Numerical simulation for a punched impeller in a solid-liquid stirred tank based on the EE-KTGF model

Abstract

The improvement of mixing efficiency in a solid-liquid stirred vessel is one of the important challenges in industrial processes. The present study aims at evaluating the performance of the punched impeller. The mixing process in a stirred tank with the down-pumping pitched blade turbine (PBTD) and down-pumping pitched blade punched turbine (PPBTD) was predicted adopting the Eulerian–Eulerian method combined with kinetic theory of granular flow (EE-KTGF). The flow field and solid particles distribution of two impellers were compared in detail through various parameters. It was found that that the PPBTD impeller has positive significance in improving suspension quality and reducing power consumption.
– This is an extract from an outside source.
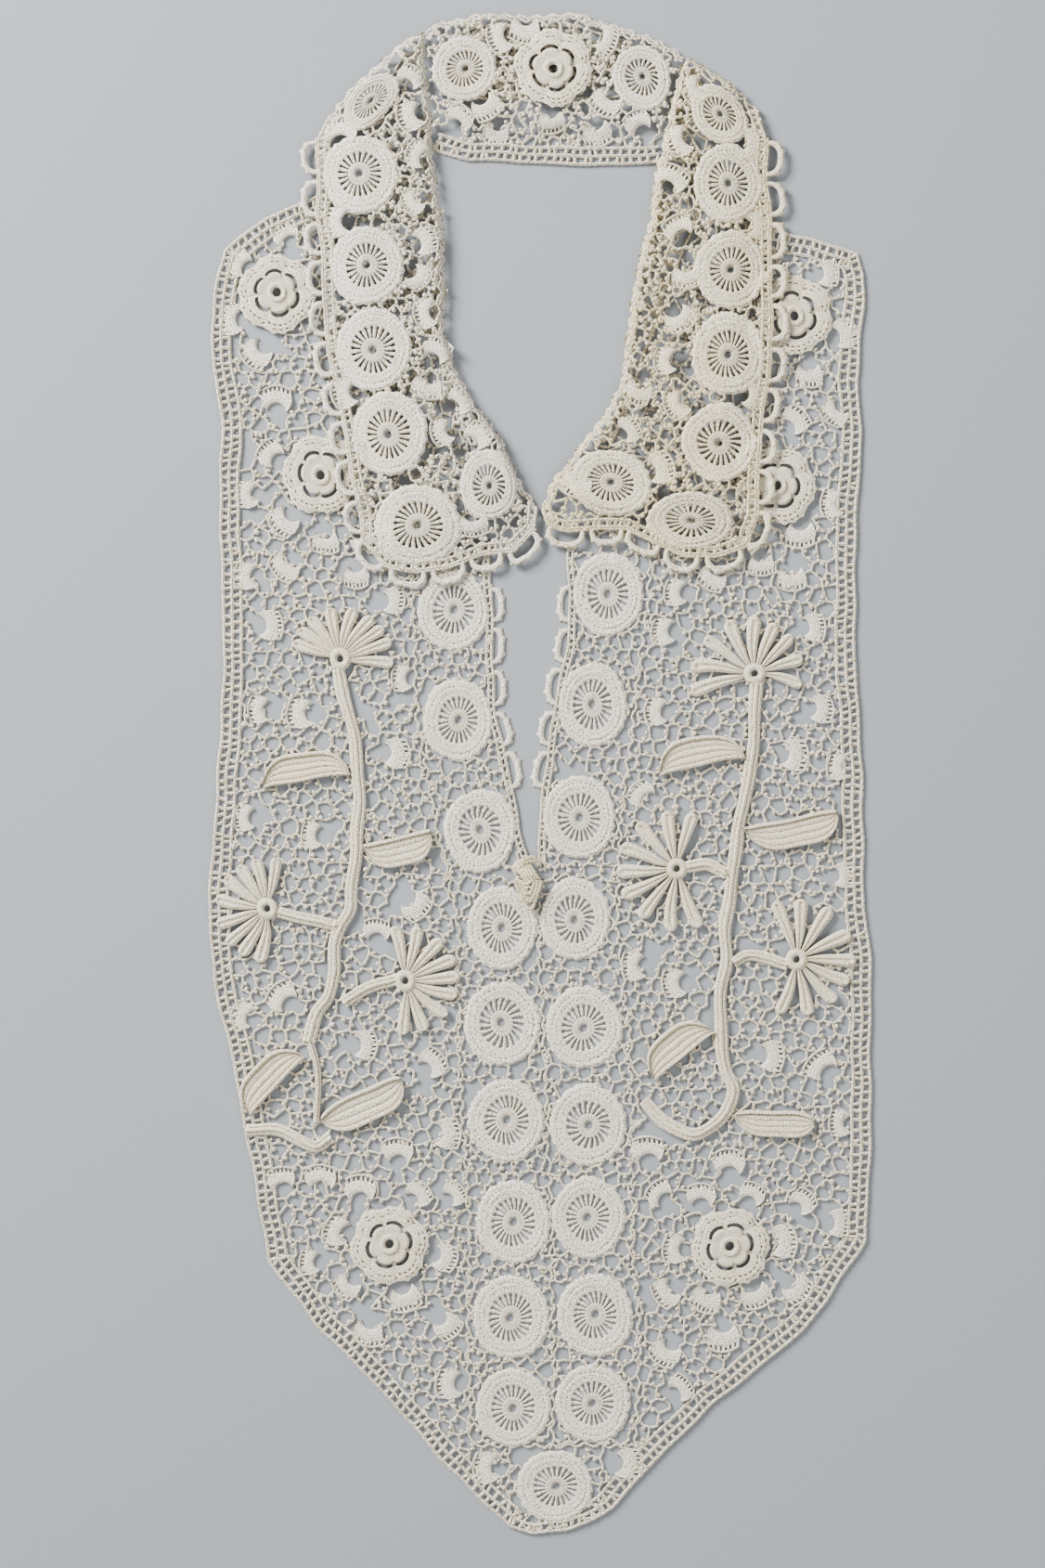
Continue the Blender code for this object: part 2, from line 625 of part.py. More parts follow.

Moreover, the effects of aperture diameter, aperture ratio, and liquid viscosity on mixing characteristics were discussed. It can be observed that the PPBTD impeller can effectively enhance the mixing degree of liquid with different viscosity. The aperture diameter and aperture ratio have great influence on turbulence parameters, solid particles distribution, and power consumption. The better suspension quality can be obtained, and power consumption was dramatically decreased by 7.1% when the aperture diameter and aperture ratio are 8 mm and 13%, respectively. These results can be the significant guidance to the design of the punched impeller in chemical and biochemical engineering applications.